Em 2020, homens em busca de presas de mamute no leste da Sibéria encontraram um feixe de pele saindo da margem congelada do rio Badyarikha. Eles sabiam que estavam diante de algo raro: a múmia de um filhote de dente-de-sabre da Era do Gelo.
Cientistas têm estudado animais mumificados que vagavam pelas estepes no Pleistoceno há 30 mil anos. Isso inclui titãs como mamutes e rinocerontes lanudos, bem como pequenos mamíferos como os filhotes de glutões e leões-das-cavernas. Porém, quando aquele grupo de homens levou sua pequena descoberta para a Academia de Ciências da Rússia em Moscou, pesquisadores ficaram encantados: era uma múmia de um dente-de-sabre.
A descoberta foi publicada no último dia 14 na revista Scientific Reports. É a primeira vez em 28 mil anos que os humanos puderam ver um dente-de-sabre, pelo menos desde a sua extinção no final da Era do Gelo.
“Muitos paleontólogos que trabalham com felídeos, incluindo eu mesmo, têm esperado por décadas para ver um felídeo de presas congelado do permafrost”, disse Manuel J. Salesa, especialista em felinos de presas de sabre no Museu Nacional de Ciências Naturais em Madrid, que não esteve envolvido no artigo. “Essa descoberta incrível é um dos momentos mais emocionantes da minha carreira.”
Também é a primeira descoberta de uma múmia do Pleistoceno de uma família de animais sem espécies sobreviventes, segundo o paleontólogo Alexey Lopatin, da Academia de Ciências da Rússia e autor do artigo.
Usando tomografias computadorizadas para examinar os ossos do filhote, Lopatin e seus colegas confirmaram que a múmia de 37 mil anos era um Homotherium latidens, animal também conhecido como dente-de-cimitarra e do tamanho de um leão com membros anteriores longos e ombros pesados. A espécie foi a última dos felinos de presas de sabre, que ocupavam um ramo na árvore da vida distinto dos felinos modernos.
Ossos de filhotes de Homotherium já haviam sido encontrados, incluindo uma descoberta importante em uma caverna perto de San Antonio, mas o espécime russo tem carne e pelos. Lopatin e seus colegas estimam que o filhote tinha só três semanas de idade.
Algumas características, como o poderoso pescoço do filhote, confirmam conclusões anteriores de paleontologistas sobre a anatomia do Homotherium. Outros traços foram uma completa surpresa. Ele tinha tufos pálidos de pelos saindo para trás e para baixo dos cantos da boca, sugerindo costeletas ou barbas em gatos adultos. Suas patas eram arredondadas como as de um lince, mas com almofadas quadradas, ao contrário das dos gatos modernos. Surpreendentemente, o filhote não tinha almofadas carpais nos pulsos, uma característica comum em gatos e cachorros —o que pode tê-lo ajudado a andar na neve, de acordo com Lopatin.

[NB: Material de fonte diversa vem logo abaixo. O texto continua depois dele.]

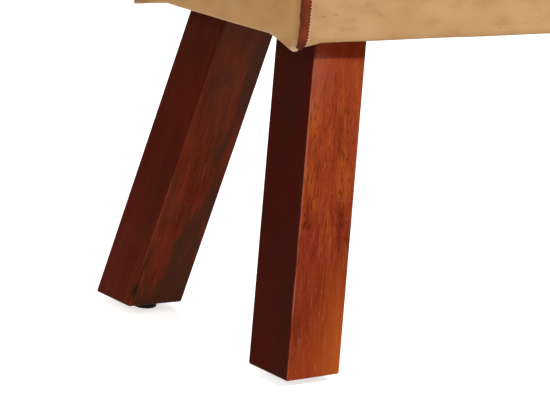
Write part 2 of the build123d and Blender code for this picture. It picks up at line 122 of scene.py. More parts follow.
lamps = {
    # name: where the lamp stands as seen from the bench's near end, its size and its strength
    "keyLamp": {"azimuth": 3, "elevation": 36, "distance": 3300, "size": 150, "watts": 110},
    "endLamp": {"azimuth": -84, "elevation": 22, "distance": 3000, "size": 1800, "watts": 42},
    "topLamp": {"azimuth": 30, "elevation": 82, "distance": 3200, "size": 3200, "watts": 32},
    "backLamp": {"azimuth": 150, "elevation": 35, "distance": 3400, "size": 1800, "watts": 26},
}
lampTarget = Vector((-300, 0, 250))
room = {
    "floorSize": 90000, "floorColour": "#CECDCB", "floorLight": "#F6F5F3", "floorGlow": 0.76,
    "floorRoughness": 0.9, "sky": "#FFFFFF", "skyStrength": 0.42,
}


def addObject(name, data):
    thing = bpy.data.objects.new(name, data)
    bpy.context.scene.collection.objects.link(thing)
    return thing


def aim(azimuth, elevation):
    # unit vector towards a lamp: azimuth 0 is in front, 90 is past the right end
    turn, rise = math.radians(azimuth), math.radians(elevation)
    return Vector((math.sin(turn) * math.cos(rise), -math.cos(turn) * math.cos(rise), math.sin(rise)))


def makeCamera():
    data = bpy.data.cameras.new("photoCamera")
    data.lens = camera["lens"]
    data.clip_end = 200
    yaw, pitch, roll = (math.radians(camera[k]) for k in ("yaw", "pitch", "roll"))
    forward = Vector((math.sin(yaw) * math.cos(pitch), math.cos(yaw) * math.cos(pitch), -math.sin(pitch)))
    level = Vector((math.cos(yaw), -math.sin(yaw), 0))
    upright = level.cross(forward)
    right = math.cos(roll) * level + math.sin(roll) * upright
    up = math.cos(roll) * upright - math.sin(roll) * level
    stand = Matrix((right, up, -forward)).transposed().to_4x4()
    stand.translation = (Vector(camera["target"]) - forward * camera["distance"]) * mm
    eye = addObject("photoCamera", data)
    eye.matrix_world = stand
    bpy.context.scene.camera = eye


def makeRoom():
    for name, lamp in lamps.items():
        data = bpy.data.lights.new(name, "AREA")
        data.shape = "DISK"
        data.size = lamp["size"] * mm
        data.energy = lamp["watts"]
        way = aim(lamp["azimuth"], lamp["elevation"])
        holder = addObject(name, data)
        holder.location = (lampTarget + way * lamp["distance"]) * mm
        holder.rotation_euler = way.to_track_quat("Z", "Y").to_euler()
        holder.visible_camera = False
    world = bpy.data.worlds.new("studio")
    world.use_nodes = True
    setInputs(world.node_tree, world.node_tree.nodes["Background"],
              {"Color": linear(room["sky"]), "Strength": room["skyStrength"]})
    bpy.context.scene.world = world
    half = room["floorSize"] * mm / 2
    mesh = bpy.data.meshes.new("studioFloor")
    mesh.from_pydata([(-half, -half, 0), (half, -half, 0), (half, half, 0), (-half, half, 0)], [], [(0, 1, 2, 3)])
    # white acrylic sheet lit from below, as used for pictures on plain white
    acrylic = newFinish("white light table")[0]
    closeFinish(acrylic, room["floorColour"], [], {
        "Roughness": room["floorRoughness"],
        "Emission Color": linear(room["floorLight"]),
        "Emission Strength": room["floorGlow"],
    })
    mesh.materials.append(acrylic)
    addObject("studioFloor", mesh)
    bpy.context.scene.view_settings.view_transform = "Standard"


makeCamera()
makeRoom()
print("camera, floor and lamps are set")


# Finishes

# goat leather, drum dyed and waxed: warm tan, nearly even, with small healed scars and scratches
tanHides = {
    "side": {
        "pale": "#93754F", "deep": "#8B6A45", "shade": "#7E5F3B", "ends": "#936F50", "scar": "#5E4026",
        "rub": "#A28060", "hemEdge": "#7C5A3A", "creaseShade": "#3C1E12",
        "seamHighlightFrom": 8.6, "seamHighlightAmount": 0.6, "hemRun": 6.0, "hemAmount": 0.5, "cloudShift": 3.0,
        "across": "X", "tipPale": 0.0, "creaseFoot": -7.5,
    },
    "end": {
        "pale": "#916F46", "deep": "#8B6940", "shade": "#82613A", "ends": "#8D6A42", "scar": "#573A22",
        "rub": "#9A7959", "hemEdge": "#AE8A72", "creaseShade": "#4A2412",
        "seamHighlightFrom": 6.4, "seamHighlightAmount": 0.15, "hemRun": 1.5, "hemAmount": 0.3, "cloudShift": 8.0,
        "across": "Y", "tipPale": 0.9, "creaseFoot": 3.0,
    },
}
hideMarks = {
    "cloudSize": 90, "patchSize": 13, "patchStretch": (0.45, 0.45, 1.0), "breakSize": 8,
    "scarSpacing": 16, "scarSize": 1.0, "scratchSpacing": 13, "scratchLength": 6.5,
    "scratchWidth": 0.42, "scratchCore": 0.16, "lineSize": 9.0,
    "grainSize": 1.6,  # real grain is about 0.6 mm, drawn coarser so that it shows
    "roughness": 0.66, "bump": 0.1, "bumpHeight": 0.6, "creaseRun": 5.0,
}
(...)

Sua pelagem era marrom escura e macia. “Talvez a coisa mais surpreendente”, afirmou o paleontólogo.
Grandes felinos modernos que têm pelagem de cor sólida quando adultos —como leões e pumas— geralmente têm manchas quando são filhotes, segundo a paleontóloga Ashley Reynolds, do Museu Canadense da Natureza, que não participou do estudo.
A ausência de manchas pode ser resultado de como a pelagem foi preservada. Mas Reynolds observou que filhotes de hiena pintada podem ter pelagem de cor escura, e elas são parentes dos felinos.
O filhote também adiciona munição a um debate sobre os dentes-de-sabre: se seus famosos caninos alongados se projetavam abertamente de suas mandíbulas ou se eram cobertos por um lábio superior alongado.
Embora o filhote fosse muito jovem para que seus caninos alongados tivessem se formado, segundo Lopatin, a altura do lábio superior é mais do que o dobro do que a de um filhote de leão moderno. Isso poderia apoiar a afirmação de que os sabres do Homotherium adulto estavam cobertos.
O relatório inicial é apenas o começo, disse Lopatin. A equipe também planeja estudar o DNA da múmia e realizar exames mais detalhados do esqueleto, músculos e cabelo. E ele está confiante de que em algum momento outras múmias de Homotherium podem aparecer.
“Vamos torcer para que nossos colegas russos tenham sorte em encontrar os adultos”, disse Salesa. “Isso seria absolutamente chocante.”